De acordo com o Ministério de Assuntos Econômicos de Taiwan, a Gold Apollo exportou cerca de 260 mil pagers da ilha, principalmente para os Estados Unidos e Austrália, entre o início de 2022 e agosto de 2024.
Taipé não tem registro de pagers da Gold Apollo sendo enviados para o Líbano, disse o ministério em nota, acrescentando que continuará investigando.
Dispositivos de baixa tecnologia
O modelo AR924 não está disponível para venda em Taiwan, segundo o oficial de segurança taiwanês.
As empresas de telecomunicações de Taiwan encerraram os serviços de pager em 2011, devido a um declínio acentuado no uso com a crescente popularidade dos telefones celulares.
O AR924 também não está disponível nos Estados Unidos, disse um representante do distribuidor da empresa nos EUA à CNN.
A natureza de baixa tecnologia dos pagers pareceu ser um atrativo para o Hezbollah, um grupo militante apoiado pelo Irã, com base no Líbano.
No início do ano, o líder do Hezbollah, Hassan Nasrallah, pediu aos membros e suas famílias no sul do país, onde os combates com as forças israelenses ao longo da fronteira têm sido intensos, para se livrarem de seus celulares, acreditando que Israel poderia rastrear os movimentos da rede terrorista apoiada pelo Irã por meio desses dispositivos.
Hsu fundou a Gold Apollo com 100 milhões de dólares taiwaneses (US$ 3,1 milhões) em capital em 1995, segundo o registro corporativo de Taiwan.
Na época, os pagers – conhecidos localmente como “BB call” – estavam na moda na ilha.
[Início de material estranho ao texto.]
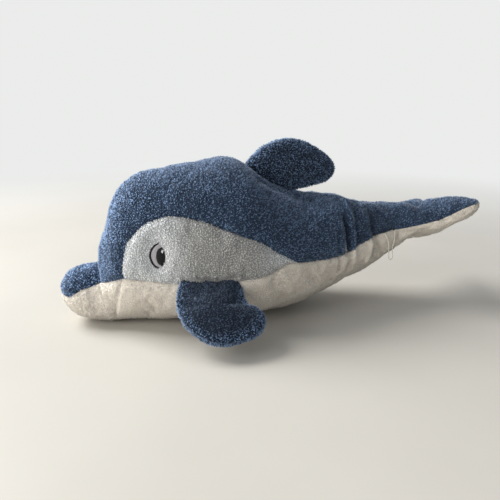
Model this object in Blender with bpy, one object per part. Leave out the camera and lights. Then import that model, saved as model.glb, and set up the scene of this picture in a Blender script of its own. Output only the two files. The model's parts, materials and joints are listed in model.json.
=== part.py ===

Mas o fim dos serviços de pager pelas empresas de telefonia levou a empresa a mudar seu foco do mercado doméstico para o exterior, disse ele à revista Commonwealth de Taiwan em uma entrevista em 2011.
A Gold Apollo logo dominou os mercados de pagers em países ocidentais, segundo a revista.
A maior parte da demanda por seus pagers vinha de agências de inteligência, serviços de combate a incêndios e departamentos de defesa nos EUA e na Europa, incluindo o FBI, relatou a revista.